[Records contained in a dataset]
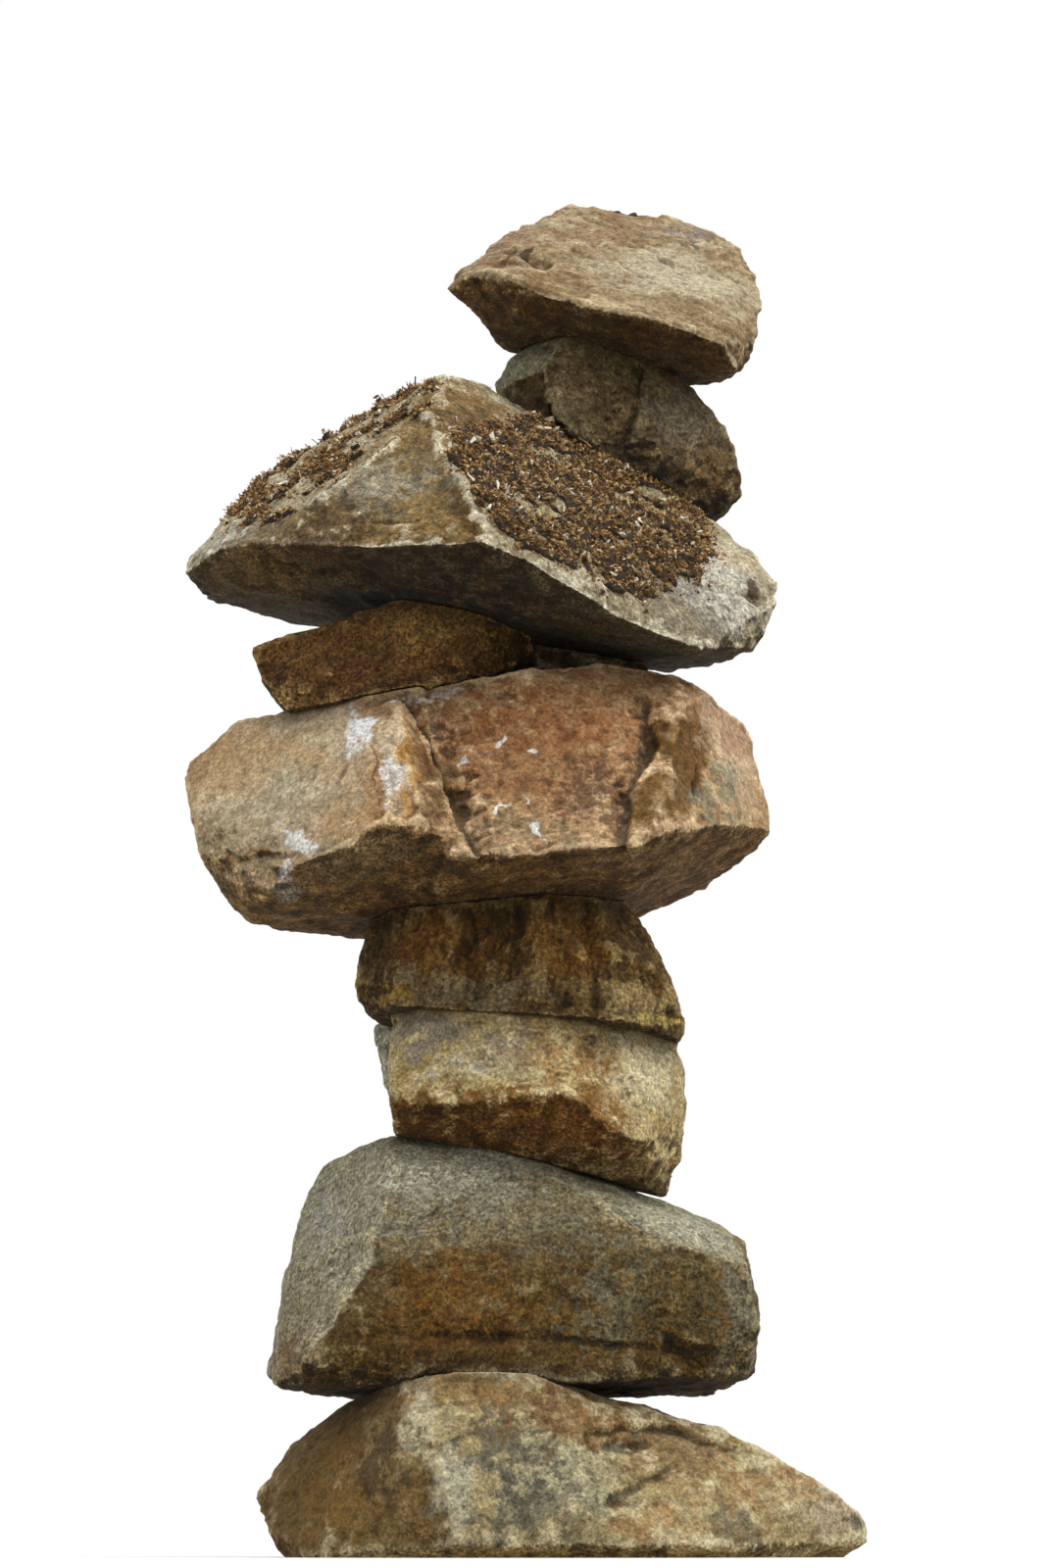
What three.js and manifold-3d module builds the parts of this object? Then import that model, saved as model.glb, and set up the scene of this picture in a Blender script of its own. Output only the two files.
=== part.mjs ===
// A stone cairn: ten rough pieces of sandstone balanced one on another, with leaf mould lying on
// the shoulders of the roof-shaped stone. Units are millimetres, +Z is up, +X is to the right of
// the cairn's face and -Y is towards whoever looks at that face. The origin is on the ground,
// under the middle of the stack.
//
// Every stone is made of lumps: one lump is the convex hull of its broken corners, and a stone
// with a hollow or a ledge in its face is two lumps joined. Where two stones touch, one of them
// is hollowed by the other, grown by a hair's breadth, so that they nest without cutting in.

import * as THREE from "three";
import { ConvexGeometry } from "three/addons/geometries/ConvexGeometry.js";
import { mergeVertices } from "three/addons/utils/BufferGeometryUtils.js";
import Module from "manifold-3d";

const wasm = await Module();
wasm.setup();

// ---------------------------------------------------------------- driving dimensions

const GAP = 0.4; // clearance between two stones that touch
const SOIL_RISE = 5; // how far the leaf mould stands up from the roof stone
const SOIL_TOP = 700; // a height that clears the roof stone
const WELD = 1e-4; // corners closer than this are one corner

// ---------------------------------------------------------------- corners of the stones
// Each corner is [x, y, z]. The lists go round the stone in bands, from the bottom up.

// The footing stone: a broad wedge with a flat sole, a sharp front rib and a low pointed right end.
const FOOTING = [
  [
    // sole, on the ground
    [-112, -30, 0], [-95, -72, 0], [-30, -88, 0], [60, -84, 0], [120, -52, 0], [152, -14, 0],
    [130, 45, 0], [70, 90, 0], [-30, 98, 0], [-95, 62, 0],
    // belt, just over the ground
    [-127, -10, 29], [-123, -24, 16], [-28, -102, 5], [30, -98, 5], [76, -91, 5], [161, -28, 7],
    [164, -20, 16], [146, -36, 31], [140, 40, 30], [80, 95, 35], [-40, 100, 38], [-94, 62, 34],
    // the front rib and the faces beside it
    [-34, -101, 30], [-41, -96, 49], [-51, -86, 66], [-56, -72, 80], [-110, -2, 51],
    // crown
    [-104, 8, 61], [-90, 10, 70], [-78, 22, 76], [-46, 72, 72], [30, 80, 74], [60, 60, 66],
    [117, -42, 46], [92, -50, 59], [48, -58, 70], [8, -66, 81],
  ],
  // the lip that stands up in front of the next stone
  [
    [-56, -73, 80], [-51, -86, 66], [-41, -96, 49], [-34, -101, 30], [-20, -100, 12],
    [-30, -79, 83], [3, -78, 83], [15, -78, 75], [46, -82, 34], [36, -94, 12], [62, -60, 60],
    [-40, -70, 40], [40, -60, 40],
  ],
];

// The block: the largest, a squared lump with a sloping top and a bevelled upper right shoulder.
const BLOCK = [
  [
    // underside
    [-123, -28, 85], [-116, -50, 78], [-101, -68, 76], [-40, -76, 78], [30, -75, 78],
    [104, -50, 82], [111, -20, 85], [94, 70, 79], [-78, 74, 77], [-101, 64, 79],
    // left side and the front left arris
    [-118, -20, 114], [-112, 0, 153], [-106, 10, 175], [-99, 10, 188], [-108, 60, 150],
    [-101, -78, 87], [-87, -81, 105], [-70, -76, 132], [-69, -71, 142], [-60, -52, 180],
    // top
    [-81, 0, 196], [-66, -30, 198], [-16, -45, 190], [12, -45, 182], [33, -25, 179],
    [-80, 50, 195], [-40, 76, 192], [50, 72, 176],
    // the bevelled shoulder and the right end
    [49, -70, 155], [67, -73, 143], [105, -60, 133], [110, -20, 138], [109, 10, 150],
    [100, 20, 160], [80, 10, 166], [90, 60, 154], [98, 68, 112], [110, -58, 105],
    // back
    [-86, 80, 122], [-30, 88, 140], [44, 86, 118],
  ],
];

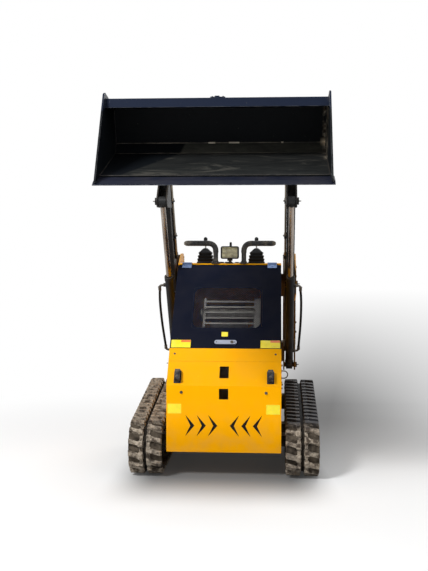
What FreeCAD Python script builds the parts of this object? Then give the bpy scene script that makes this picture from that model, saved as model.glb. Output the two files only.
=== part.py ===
import FreeCAD, Part
import math
import os

from FreeCAD import Vector

# A stand-on mini track loader with its boom raised and its bucket tipped forward.
# Millimetres. X points to the machine's left, Y to its rear, Z up, ground at Z = 0.
# Side views are drawn as (y, z) with y measured from the front of the tracks;
# ORIGIN_Y carries the frame's origin back to the middle of the machine's length.

ORIGIN_Y = 290

# Hull
BODY_HALF = 310
SHEET = 6
BELLY_Z = 143
NOSE_Y = 50
NOSE_BEND_Z = 503
HOOD_FOOT = (207, 689)
HOOD_HEAD = (671, 1149)
DECK_Z = HOOD_HEAD[1]
CONSOLE_BACK_Y = 962
SKIRT_DROP = 110
TAIL_STEP = 40
STRIP_Z = 623
PLATE = 5
SEAM = 0.8
TRAY_Z = 316

# Undercarriage
TRACK_CLEARANCE = 25
TRACK_WIDTH = 180
TRACK_INNER_X = BODY_HALF + TRACK_CLEARANCE
TRACK_MIDDLE_X = TRACK_INNER_X + TRACK_WIDTH / 2
FRONT_RADIUS = 154
REAR_RADIUS = 118
REAR_IDLER_Y = 835
SPROCKET_RADIUS = 140
SPROCKET_PLACE = (940, 276)
BELT_THICK = 20
LUG_HEIGHT = 22
LUG_COUNT = 44
LUG_FOOT = 30
LUG_CREST = 20
WHEEL_GAP = 0.3
WHEEL_WIDTH = 124
ROLLER_RADIUS = 44
ROLLER_PLACES = (330, 500, 670)
RAIL_WIDTH = 104
RAIL_Z = (112, 182)
FRAME_ARM_PLACES = (300, 640)
FRAME_ARM_LENGTH = 90
SPROCKET_TEETH = 10
TOOTH_DEPTH = 20
SPROCKET_WIDTH = 44
HUB_RADIUS = 50

# Nose plate cut-outs and stops
SQUARE_WIDTH = 50
SQUARE_HEIGHT = 58
SQUARE_MIDDLES = (569, 459)
CHEVRON_TIPS = (33, 95, 157)
CHEVRON_Z = 287
CHEVRON_HALF_HEIGHT = 57
CHEVRON_RUN = 49
CHEVRON_STROKE = 23
CHEVRON_END = 3
STOP_FOOT_Z = 519
STOP_HEAD_Z = 570
STOP_X = 252
STOP_WIDTH = 28
STOP_HEIGHT = 34

# Hood
HOOD_SKIN = 4
HOOD_GAP = 0.3
HOOD_FLANGE = 26
WINDOW_HALF = 200
WINDOW_FROM = 142
WINDOW_TO = 461
WINDOW_CORNER = 22
MESH_LAP = 14
MESH_THICK = 2
LATCH_FROM = 26
LATCH_TO = 55
LATCH_HALF = 62
LATCH_HEIGHT = 7
HINGE_X = 256
HINGE_HALF = 28
HINGE_LEAF = 3
KNUCKLE_R = 5

# Boom and its pins, as it stands with the bucket up
BOOM_PIVOT = (885, 1021)
KNEE = (421, 1696)
ARM_CLEARANCE = 7
ARM_WIDTH = 46
ARM_HALF_ROOT = 56
ARM_HALF_KNEE = 60
ARM_HALF_TIP = 44
ARM_WALL = 6
LUG_PLATE = 8
LIFT_ARM_PIN = (334, 1508)
LIFT_BASE_PIN = (1050, 496)
PIVOT_PIN_R = 20
PIN_R = 16
PIN_GAP = 0.1
CROSS_ALONG = 326
CROSS_BELOW = 12
CROSS_HALF = 28
LINE_R = 6
LINE_PLACES = (14, 36)
LINE_FROM = 190
LINE_TO = 150
CLIP_LENGTH = 24
TUBE_SIDES = 14

# Towers
TOWER_CLEARANCE = 17
TOWER_PLATE = 8
TOWER_INNER_X = BODY_HALF + TOWER_CLEARANCE
ARM_INNER_X = TOWER_INNER_X + TOWER_PLATE + ARM_CLEARANCE
ARM_OUTER_X = ARM_INNER_X + ARM_WIDTH
CHEEK_X = ARM_OUTER_X + ARM_CLEARANCE + 1
SPINE_FRONT_Y = 1100
SPINE_BACK_Y = 1170
TOWER_TOP_Z = 1208
PIN_HEAD = 10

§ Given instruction
Print exactly the lines from the beginning of the entries through the line with "without cutting in.". Output nothing more.

§ Solution
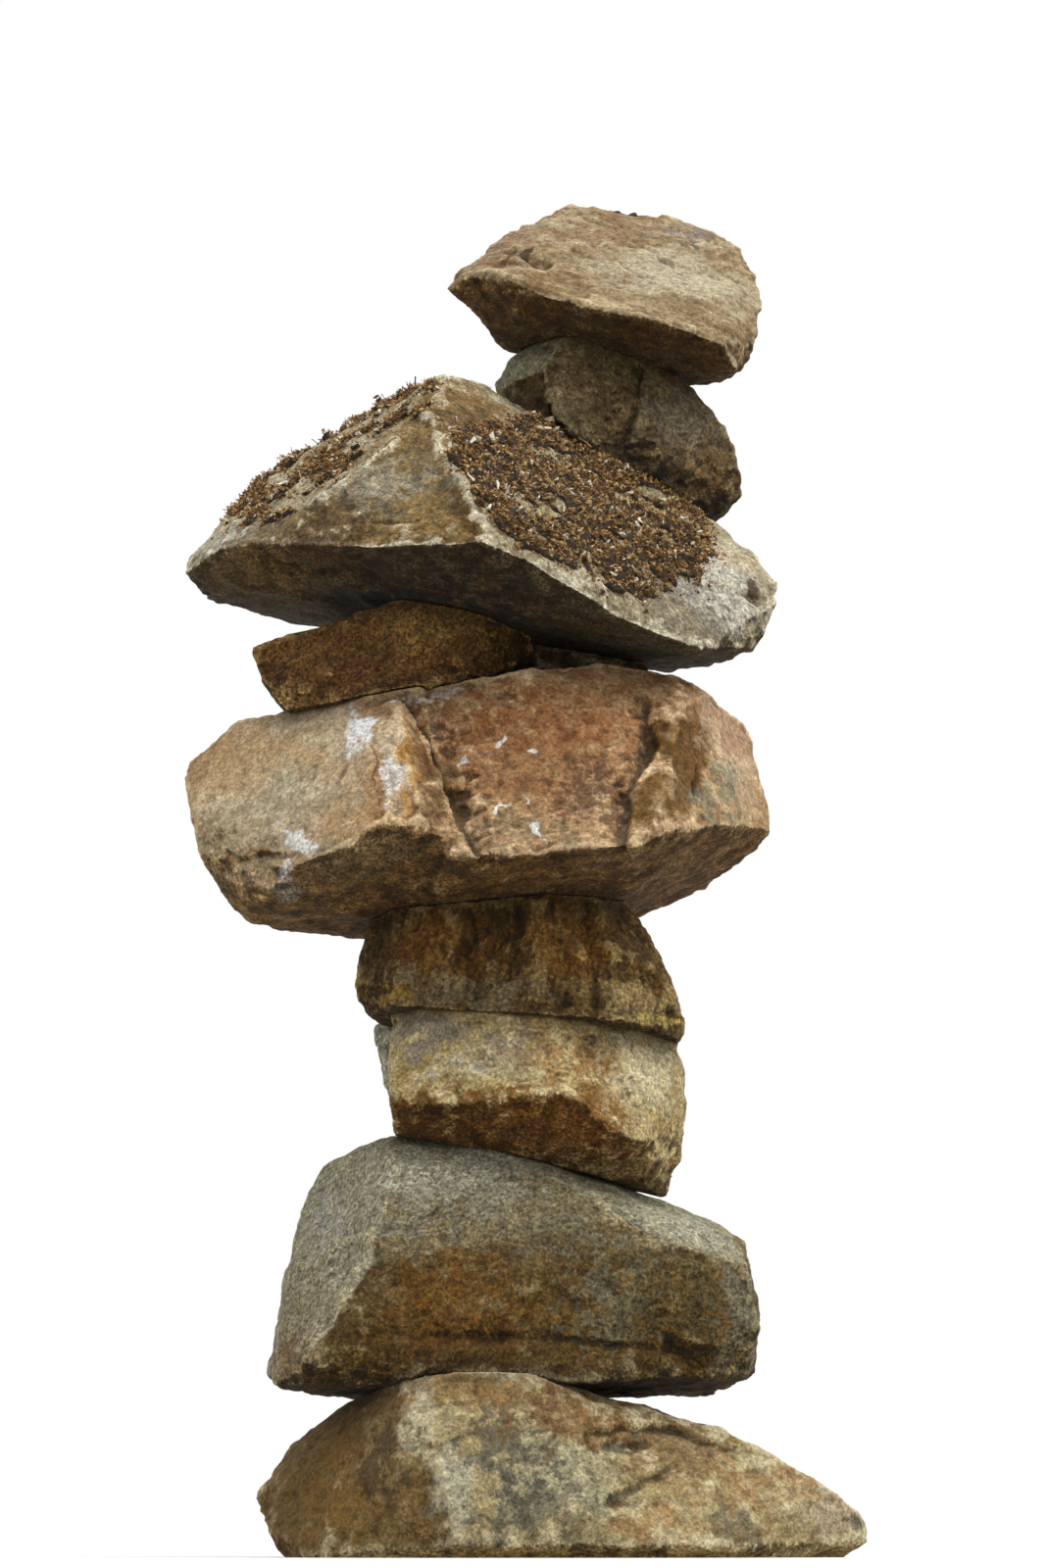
What three.js and manifold-3d module builds the parts of this object? Then import that model, saved as model.glb, and set up the scene of this picture in a Blender script of its own. Output only the two files.
=== part.mjs ===
// A stone cairn: ten rough pieces of sandstone balanced one on another, with leaf mould lying on
// the shoulders of the roof-shaped stone. Units are millimetres, +Z is up, +X is to the right of
// the cairn's face and -Y is towards whoever looks at that face. The origin is on the ground,
// under the middle of the stack.
//
// Every stone is made of lumps: one lump is the convex hull of its broken corners, and a stone
// with a hollow or a ledge in its face is two lumps joined. Where two stones touch, one of them
// is hollowed by the other, grown by a hair's breadth, so that they nest without cutting in.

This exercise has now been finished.